The Defeat of the Schools (1939) - anthonyrubin
http://www.theatlantic.com/issues/95dec/chilearn/murde.htm

======
anthonyrubin
I find this article to be incredibly insightful, even at 70 years old. It also
contains many choice quotes.

"If we wanted to give our convenient inquiring friend, the Man from Mars, an
idea of the best in human culture, we would hardly hand him a set of school
texts and syllabi. Why should we do it with Johnnie and Susie?"

------
jibiki
"Do they experiment and analyze and try out alternative procedures in some
sort of planned sequence? The author of one important study finds that few of
them seem to reason at all, and that reflective thought is not evoked.
'Instead, many of them appear to perform almost random calculations upon the
numbers given.
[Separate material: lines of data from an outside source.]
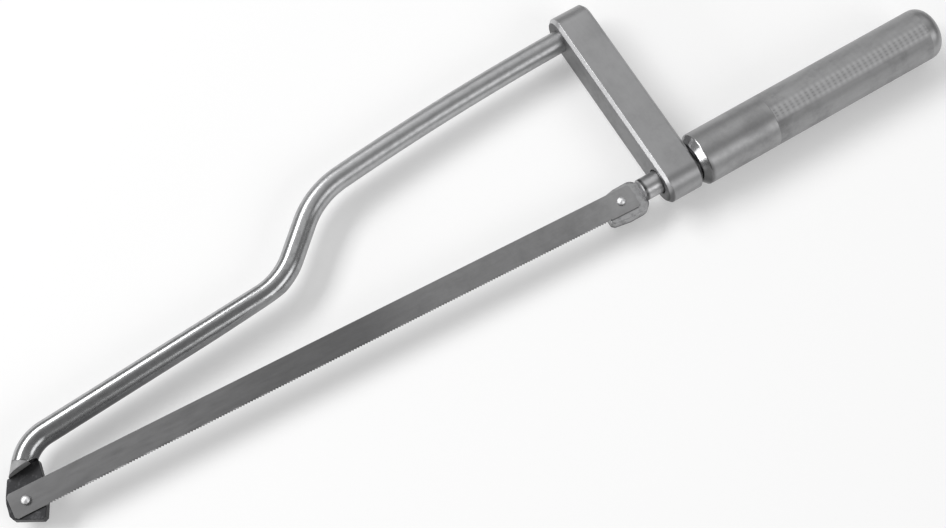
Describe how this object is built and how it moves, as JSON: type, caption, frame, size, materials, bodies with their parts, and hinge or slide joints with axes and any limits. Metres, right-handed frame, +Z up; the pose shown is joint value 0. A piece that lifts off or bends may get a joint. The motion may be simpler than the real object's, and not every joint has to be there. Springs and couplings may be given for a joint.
{
  "type": "handsaw",
  "caption": "Hacksaw with a bent round-rod frame, a rear post, a blade hooked on two pins and a round handle that turns to draw the blade tight.",
  "frame": {"origin": "middle of the saw's footprint as it lies on its side, on the floor plane under the handle", "axes": "+X from the toe to the end of the handle, +Y from the blade to the back of the frame, +Z up, out of the plane of the frame on the side of the blade"},
  "size_m": [0.489, 0.112, 0.0264],
  "materials": {
    "bright_rod": "polished plating, worn dull in places",
    "post_steel": "satin",
    "toe_steel": "blackened, dull",
    "collar_steel": "bare, dull",
    "pin_steel": "polished",
    "blade_steel": "dull grey, rolled",
    "bolt_steel": "satin",
    "black_screws": "blackened screws and thrust washer",
    "handle_aluminium": "satin, knurled"
  },
  "bodies": {
    "frame": {"frame_rod": "bright_rod", "rear_post": "post_steel", "toe_block": "toe_steel", "toe_collar": "collar_steel", "front_blade_pin": "pin_steel", "blade": "blade_steel", "guide_screw": "black_screws", "rod_screw": "black_screws", "thrust_washer": "black_screws"},
    "draw": {"draw_bolt": "bolt_steel", "rear_blade_pin": "pin_steel"},
    "grip": {"handle": "handle_aluminium", "handle_nut": "bolt_steel"}
  },
  "joints": [
    {"name": "handle_turn", "type": "hinge", "parent": "frame", "child": "grip", "pos_m": [0.10432, -0.04285, 0.0132], "axis": [1, 0, 0], "range_deg": [0, 1152]},
    {"name": "draw_slide", "type": "slide", "parent": "frame", "child": "draw", "axis": [1, 0, 0], "range_m": [-0.004, 0], "deforming": ["blade"]}
  ],
  "couplings": [
    {"joint": "handle_turn", "follows": "draw_slide", "rad_per_m": -5026.5}
  ]
}
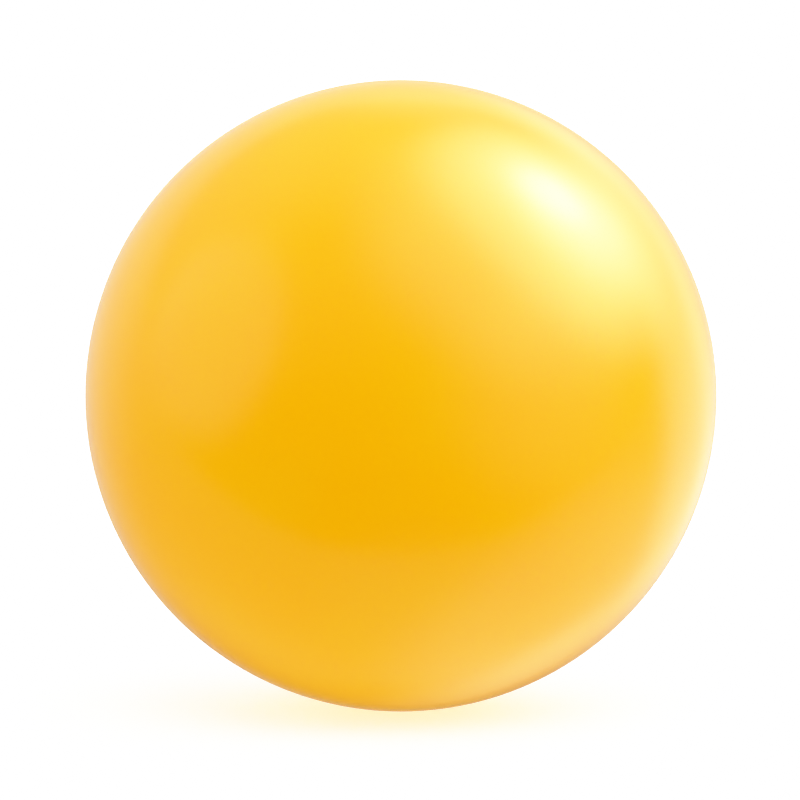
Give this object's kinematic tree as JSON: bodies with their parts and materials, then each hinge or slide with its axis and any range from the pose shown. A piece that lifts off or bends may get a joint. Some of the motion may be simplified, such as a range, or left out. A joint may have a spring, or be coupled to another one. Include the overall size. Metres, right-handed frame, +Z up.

Where they do solve a problem correctly the response seems to
be determined largely by habit.'"

Having known many mathematicians, I can confirm that they too solve problems
this way ;)

------
bitdiddle
I often wonder if the issue is that many educators feel there is an aspect of
teaching that can be learned and mastered separate from the subject matter. In
other words many think one can be a good math teacher without a passion for
and a love of mathematics. The author's tone in discussing arithmetic conveys
an attitude I often see with respect to one of the most powerful tools a child
learns.

We see this in programming shops with the pointy-haired boss phenomenon.
Management is taught as a science unto itself.

I'm reminded of a recent essay I read by the category theorist Eugena Cheng
(<http://cheng.staff.shef.ac.uk/illogic/illogic.html>).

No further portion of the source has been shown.